- _Exercise goal_
Write out exactly the lines below that run from the one containing "for (const [where, azimuth]" through the one containing "cad_parts[node].hide_render = cad_parts[node].hide_viewport", both included, with no other lines.

- _Record extracts_

+++++

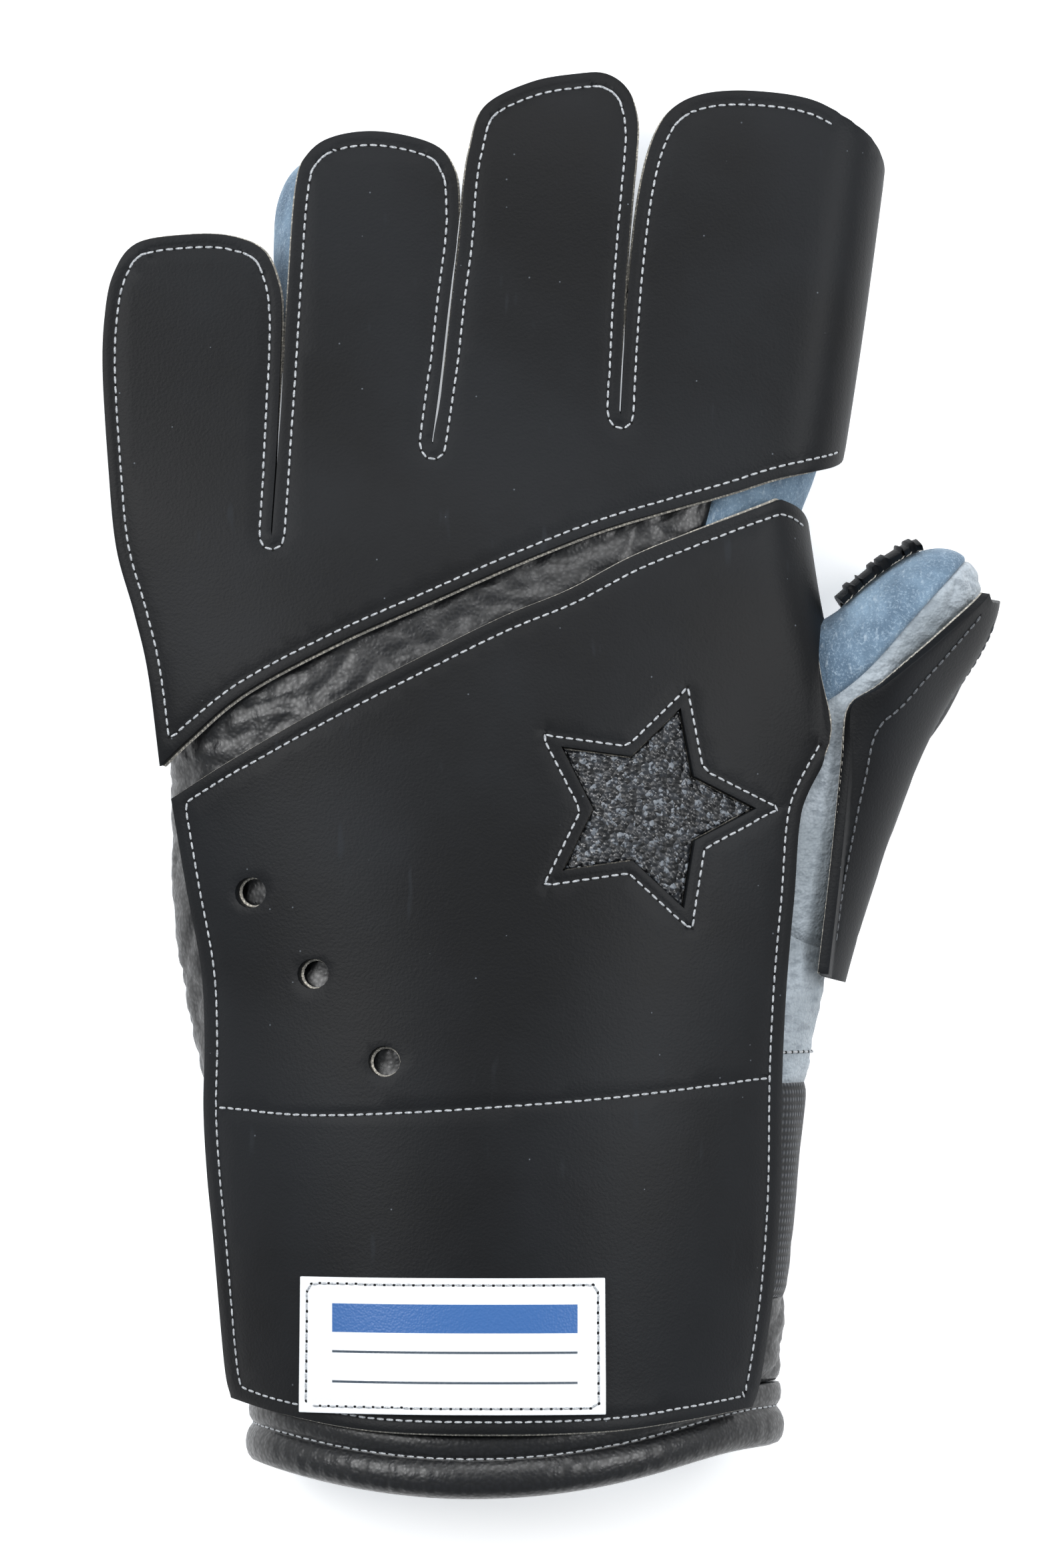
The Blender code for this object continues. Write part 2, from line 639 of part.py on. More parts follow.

+++++

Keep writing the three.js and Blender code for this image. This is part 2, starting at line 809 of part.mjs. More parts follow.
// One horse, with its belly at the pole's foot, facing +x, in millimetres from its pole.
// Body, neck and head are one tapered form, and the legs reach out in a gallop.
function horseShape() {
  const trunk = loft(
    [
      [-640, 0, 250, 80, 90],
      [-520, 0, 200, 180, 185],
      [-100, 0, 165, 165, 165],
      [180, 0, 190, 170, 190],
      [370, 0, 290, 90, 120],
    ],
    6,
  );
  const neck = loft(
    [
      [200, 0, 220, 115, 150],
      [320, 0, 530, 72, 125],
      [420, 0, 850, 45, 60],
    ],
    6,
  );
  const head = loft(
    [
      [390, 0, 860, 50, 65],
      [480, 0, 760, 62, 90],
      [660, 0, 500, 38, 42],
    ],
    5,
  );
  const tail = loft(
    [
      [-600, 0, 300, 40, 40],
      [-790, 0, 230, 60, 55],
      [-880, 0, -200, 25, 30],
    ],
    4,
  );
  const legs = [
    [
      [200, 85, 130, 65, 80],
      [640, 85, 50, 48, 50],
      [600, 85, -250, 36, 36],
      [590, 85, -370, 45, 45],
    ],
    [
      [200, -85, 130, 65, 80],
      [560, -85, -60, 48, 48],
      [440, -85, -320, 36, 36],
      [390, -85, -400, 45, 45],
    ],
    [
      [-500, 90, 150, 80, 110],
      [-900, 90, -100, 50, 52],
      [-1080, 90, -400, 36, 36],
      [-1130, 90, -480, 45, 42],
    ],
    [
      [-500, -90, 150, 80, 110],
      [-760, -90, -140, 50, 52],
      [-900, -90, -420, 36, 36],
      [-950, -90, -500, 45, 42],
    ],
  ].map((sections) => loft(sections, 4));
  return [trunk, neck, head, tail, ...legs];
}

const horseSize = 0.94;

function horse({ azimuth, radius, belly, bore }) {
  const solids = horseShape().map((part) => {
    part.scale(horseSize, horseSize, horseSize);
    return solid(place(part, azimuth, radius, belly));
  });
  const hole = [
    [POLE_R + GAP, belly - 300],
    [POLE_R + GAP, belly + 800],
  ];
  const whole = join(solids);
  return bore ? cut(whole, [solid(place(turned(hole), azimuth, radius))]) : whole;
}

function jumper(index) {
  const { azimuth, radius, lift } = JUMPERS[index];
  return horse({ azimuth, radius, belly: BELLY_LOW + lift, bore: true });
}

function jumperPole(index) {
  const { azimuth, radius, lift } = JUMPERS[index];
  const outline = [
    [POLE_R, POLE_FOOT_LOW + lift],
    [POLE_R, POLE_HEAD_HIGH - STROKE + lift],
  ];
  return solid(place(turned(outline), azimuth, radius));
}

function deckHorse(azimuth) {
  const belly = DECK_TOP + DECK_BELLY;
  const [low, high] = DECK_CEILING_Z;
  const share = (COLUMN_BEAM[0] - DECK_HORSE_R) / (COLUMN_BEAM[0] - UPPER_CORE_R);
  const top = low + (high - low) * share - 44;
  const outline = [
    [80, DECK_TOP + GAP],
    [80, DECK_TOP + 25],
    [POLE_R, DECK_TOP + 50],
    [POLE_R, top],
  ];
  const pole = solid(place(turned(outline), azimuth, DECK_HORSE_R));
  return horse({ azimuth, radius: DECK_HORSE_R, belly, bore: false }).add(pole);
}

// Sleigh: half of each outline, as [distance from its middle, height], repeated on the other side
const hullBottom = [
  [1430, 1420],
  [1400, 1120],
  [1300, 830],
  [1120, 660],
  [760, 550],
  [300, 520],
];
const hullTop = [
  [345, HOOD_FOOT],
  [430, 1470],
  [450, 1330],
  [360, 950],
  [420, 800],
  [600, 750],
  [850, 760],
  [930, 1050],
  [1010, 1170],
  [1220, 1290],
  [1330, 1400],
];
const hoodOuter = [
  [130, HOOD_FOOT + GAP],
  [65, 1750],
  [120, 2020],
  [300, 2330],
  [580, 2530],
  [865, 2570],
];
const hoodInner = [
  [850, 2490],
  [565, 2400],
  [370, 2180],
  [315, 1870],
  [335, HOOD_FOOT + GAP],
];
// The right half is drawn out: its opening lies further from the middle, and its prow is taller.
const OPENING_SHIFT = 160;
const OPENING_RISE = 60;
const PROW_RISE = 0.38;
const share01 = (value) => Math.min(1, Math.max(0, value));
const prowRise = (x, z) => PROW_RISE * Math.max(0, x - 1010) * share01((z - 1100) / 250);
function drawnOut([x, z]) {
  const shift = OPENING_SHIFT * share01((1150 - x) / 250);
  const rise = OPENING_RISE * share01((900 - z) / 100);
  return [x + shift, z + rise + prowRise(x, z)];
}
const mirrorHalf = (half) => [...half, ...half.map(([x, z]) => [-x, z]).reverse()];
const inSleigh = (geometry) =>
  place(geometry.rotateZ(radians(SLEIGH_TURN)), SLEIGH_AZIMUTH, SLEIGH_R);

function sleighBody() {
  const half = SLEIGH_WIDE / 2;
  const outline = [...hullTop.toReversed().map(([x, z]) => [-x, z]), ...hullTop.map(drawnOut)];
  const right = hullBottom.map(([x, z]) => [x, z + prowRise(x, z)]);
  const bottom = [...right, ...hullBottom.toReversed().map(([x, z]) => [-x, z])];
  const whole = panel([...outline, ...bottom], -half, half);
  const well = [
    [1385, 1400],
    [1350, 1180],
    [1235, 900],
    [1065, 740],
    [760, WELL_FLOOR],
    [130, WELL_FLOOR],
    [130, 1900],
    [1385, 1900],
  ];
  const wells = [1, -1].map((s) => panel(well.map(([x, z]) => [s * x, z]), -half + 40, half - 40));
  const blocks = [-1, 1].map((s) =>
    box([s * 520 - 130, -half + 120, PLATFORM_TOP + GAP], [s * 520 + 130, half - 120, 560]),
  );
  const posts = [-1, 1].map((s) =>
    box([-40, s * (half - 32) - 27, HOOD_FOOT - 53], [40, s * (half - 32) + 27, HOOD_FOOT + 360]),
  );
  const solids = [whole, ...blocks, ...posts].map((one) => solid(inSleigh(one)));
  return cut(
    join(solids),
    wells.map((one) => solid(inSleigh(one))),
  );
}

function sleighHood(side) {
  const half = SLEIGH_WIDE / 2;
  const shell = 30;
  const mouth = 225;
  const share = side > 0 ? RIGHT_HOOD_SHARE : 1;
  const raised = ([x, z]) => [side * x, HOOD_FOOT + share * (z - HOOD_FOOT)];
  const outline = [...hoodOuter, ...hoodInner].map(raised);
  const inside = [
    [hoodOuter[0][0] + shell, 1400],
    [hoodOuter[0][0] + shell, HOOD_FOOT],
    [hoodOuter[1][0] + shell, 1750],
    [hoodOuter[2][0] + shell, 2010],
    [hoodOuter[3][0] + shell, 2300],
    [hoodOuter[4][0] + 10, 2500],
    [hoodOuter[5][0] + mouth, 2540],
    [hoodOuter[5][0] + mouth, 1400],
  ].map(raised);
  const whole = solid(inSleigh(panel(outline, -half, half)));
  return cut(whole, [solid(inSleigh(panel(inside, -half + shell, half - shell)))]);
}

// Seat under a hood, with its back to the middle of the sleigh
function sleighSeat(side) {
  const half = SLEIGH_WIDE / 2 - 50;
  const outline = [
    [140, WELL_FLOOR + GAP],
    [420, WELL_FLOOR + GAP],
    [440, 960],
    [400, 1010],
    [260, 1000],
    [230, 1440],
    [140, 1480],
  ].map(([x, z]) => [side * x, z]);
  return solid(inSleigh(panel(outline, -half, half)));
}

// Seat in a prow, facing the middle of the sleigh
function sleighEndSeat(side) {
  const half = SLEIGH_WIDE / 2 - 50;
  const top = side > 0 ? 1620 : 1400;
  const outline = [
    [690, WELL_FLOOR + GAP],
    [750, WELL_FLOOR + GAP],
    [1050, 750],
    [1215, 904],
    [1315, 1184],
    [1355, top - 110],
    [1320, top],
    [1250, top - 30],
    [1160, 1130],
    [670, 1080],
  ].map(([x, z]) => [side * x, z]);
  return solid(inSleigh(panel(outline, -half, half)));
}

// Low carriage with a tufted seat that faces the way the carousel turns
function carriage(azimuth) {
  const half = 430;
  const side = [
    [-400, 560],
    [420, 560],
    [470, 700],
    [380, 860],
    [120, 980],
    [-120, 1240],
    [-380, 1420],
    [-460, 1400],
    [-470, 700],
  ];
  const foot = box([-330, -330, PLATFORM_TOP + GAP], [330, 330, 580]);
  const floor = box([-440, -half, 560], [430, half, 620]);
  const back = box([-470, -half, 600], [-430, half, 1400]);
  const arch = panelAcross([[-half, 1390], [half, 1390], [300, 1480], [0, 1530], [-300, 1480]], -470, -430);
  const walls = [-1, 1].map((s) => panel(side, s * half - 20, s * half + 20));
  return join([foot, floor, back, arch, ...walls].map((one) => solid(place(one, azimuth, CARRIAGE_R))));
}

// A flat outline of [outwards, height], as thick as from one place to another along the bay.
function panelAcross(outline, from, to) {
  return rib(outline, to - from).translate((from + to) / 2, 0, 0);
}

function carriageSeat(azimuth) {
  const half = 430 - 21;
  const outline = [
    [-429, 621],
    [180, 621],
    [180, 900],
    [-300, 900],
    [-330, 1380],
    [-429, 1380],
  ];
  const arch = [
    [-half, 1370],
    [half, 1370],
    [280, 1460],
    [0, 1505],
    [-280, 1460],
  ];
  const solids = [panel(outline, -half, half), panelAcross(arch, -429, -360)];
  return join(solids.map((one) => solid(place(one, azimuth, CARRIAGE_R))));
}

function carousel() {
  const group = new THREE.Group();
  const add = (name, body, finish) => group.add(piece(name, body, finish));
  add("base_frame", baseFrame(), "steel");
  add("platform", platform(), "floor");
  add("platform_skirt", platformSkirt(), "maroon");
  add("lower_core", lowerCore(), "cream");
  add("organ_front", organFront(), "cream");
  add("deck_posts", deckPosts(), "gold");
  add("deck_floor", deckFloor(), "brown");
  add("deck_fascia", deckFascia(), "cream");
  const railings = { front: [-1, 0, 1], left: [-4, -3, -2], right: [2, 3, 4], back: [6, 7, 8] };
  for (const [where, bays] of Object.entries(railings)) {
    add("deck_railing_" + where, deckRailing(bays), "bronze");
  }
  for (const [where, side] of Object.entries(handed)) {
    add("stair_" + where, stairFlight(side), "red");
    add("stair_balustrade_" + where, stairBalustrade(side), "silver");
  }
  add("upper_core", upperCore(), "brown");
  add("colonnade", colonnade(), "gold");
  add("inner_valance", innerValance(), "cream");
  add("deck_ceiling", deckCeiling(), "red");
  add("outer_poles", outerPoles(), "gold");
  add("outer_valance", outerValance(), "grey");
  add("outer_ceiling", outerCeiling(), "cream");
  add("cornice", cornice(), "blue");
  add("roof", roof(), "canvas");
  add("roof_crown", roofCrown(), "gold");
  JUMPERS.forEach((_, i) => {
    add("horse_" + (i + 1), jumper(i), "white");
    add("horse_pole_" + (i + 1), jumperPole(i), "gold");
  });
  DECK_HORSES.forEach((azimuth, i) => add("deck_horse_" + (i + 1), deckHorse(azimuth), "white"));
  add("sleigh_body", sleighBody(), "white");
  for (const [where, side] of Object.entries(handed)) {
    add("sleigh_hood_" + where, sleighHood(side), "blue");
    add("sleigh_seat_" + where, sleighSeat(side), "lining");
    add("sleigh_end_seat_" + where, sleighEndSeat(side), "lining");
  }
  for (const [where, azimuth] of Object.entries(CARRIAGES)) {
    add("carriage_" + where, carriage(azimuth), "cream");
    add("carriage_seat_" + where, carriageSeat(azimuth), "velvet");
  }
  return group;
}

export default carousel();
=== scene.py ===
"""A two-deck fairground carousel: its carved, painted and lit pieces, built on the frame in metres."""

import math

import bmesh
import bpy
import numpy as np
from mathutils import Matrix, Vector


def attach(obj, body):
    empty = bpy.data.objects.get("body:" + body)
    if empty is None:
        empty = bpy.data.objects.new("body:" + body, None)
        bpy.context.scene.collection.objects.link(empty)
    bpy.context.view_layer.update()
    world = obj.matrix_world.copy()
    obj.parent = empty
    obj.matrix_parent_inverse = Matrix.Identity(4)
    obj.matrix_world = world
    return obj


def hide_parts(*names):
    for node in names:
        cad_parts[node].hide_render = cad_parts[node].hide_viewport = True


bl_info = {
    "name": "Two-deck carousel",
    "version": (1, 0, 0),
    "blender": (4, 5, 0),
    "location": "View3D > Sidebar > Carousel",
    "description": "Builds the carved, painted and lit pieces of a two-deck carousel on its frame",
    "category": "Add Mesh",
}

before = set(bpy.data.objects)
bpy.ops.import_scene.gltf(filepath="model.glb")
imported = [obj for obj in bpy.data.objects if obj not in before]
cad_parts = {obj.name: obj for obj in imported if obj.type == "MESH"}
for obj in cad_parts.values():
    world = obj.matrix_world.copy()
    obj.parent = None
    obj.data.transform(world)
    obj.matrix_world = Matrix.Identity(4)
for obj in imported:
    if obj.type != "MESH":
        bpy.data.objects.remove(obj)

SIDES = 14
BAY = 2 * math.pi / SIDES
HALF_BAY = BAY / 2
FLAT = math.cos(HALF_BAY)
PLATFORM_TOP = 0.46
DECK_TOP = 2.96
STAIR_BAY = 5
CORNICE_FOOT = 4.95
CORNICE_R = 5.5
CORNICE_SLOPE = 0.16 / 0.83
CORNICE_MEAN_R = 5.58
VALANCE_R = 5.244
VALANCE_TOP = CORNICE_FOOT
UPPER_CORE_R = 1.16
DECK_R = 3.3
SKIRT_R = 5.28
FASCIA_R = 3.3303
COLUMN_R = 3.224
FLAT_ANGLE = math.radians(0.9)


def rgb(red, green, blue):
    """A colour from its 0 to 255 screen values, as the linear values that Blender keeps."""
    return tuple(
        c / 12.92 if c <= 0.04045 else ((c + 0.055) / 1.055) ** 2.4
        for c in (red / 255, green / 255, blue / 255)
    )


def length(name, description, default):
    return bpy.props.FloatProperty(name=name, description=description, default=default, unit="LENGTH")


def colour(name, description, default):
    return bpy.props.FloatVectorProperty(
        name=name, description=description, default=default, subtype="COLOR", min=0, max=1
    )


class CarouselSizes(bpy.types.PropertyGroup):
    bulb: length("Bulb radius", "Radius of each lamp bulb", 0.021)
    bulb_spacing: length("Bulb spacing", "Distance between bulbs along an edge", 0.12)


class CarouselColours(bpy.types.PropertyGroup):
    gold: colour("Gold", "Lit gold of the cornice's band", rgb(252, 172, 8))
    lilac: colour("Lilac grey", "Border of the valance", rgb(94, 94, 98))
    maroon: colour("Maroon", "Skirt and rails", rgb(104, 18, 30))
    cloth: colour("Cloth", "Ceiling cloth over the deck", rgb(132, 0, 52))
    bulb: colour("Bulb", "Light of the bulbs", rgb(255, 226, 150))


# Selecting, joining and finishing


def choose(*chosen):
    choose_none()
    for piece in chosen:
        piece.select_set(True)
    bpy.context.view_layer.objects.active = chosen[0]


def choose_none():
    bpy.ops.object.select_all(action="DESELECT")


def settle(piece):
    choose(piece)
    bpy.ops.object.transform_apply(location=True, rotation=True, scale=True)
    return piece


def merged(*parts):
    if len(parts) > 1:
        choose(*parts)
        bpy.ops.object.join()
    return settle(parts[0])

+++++

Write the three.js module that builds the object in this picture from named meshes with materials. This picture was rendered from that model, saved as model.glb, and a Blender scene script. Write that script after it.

+++++

- _Written solution_
  for (const [where, azimuth] of Object.entries(CARRIAGES)) {
    add("carriage_" + where, carriage(azimuth), "cream");
    add("carriage_seat_" + where, carriageSeat(azimuth), "velvet");
  }
  return group;
}

export default carousel();
=== scene.py ===
"""A two-deck fairground carousel: its carved, painted and lit pieces, built on the frame in metres."""

import math

import bmesh
import bpy
import numpy as np
from mathutils import Matrix, Vector


def attach(obj, body):
    empty = bpy.data.objects.get("body:" + body)
    if empty is None:
        empty = bpy.data.objects.new("body:" + body, None)
        bpy.context.scene.collection.objects.link(empty)
    bpy.context.view_layer.update()
    world = obj.matrix_world.copy()
    obj.parent = empty
    obj.matrix_parent_inverse = Matrix.Identity(4)
    obj.matrix_world = world
    return obj


def hide_parts(*names):
    for node in names:
        cad_parts[node].hide_render = cad_parts[node].hide_viewport = True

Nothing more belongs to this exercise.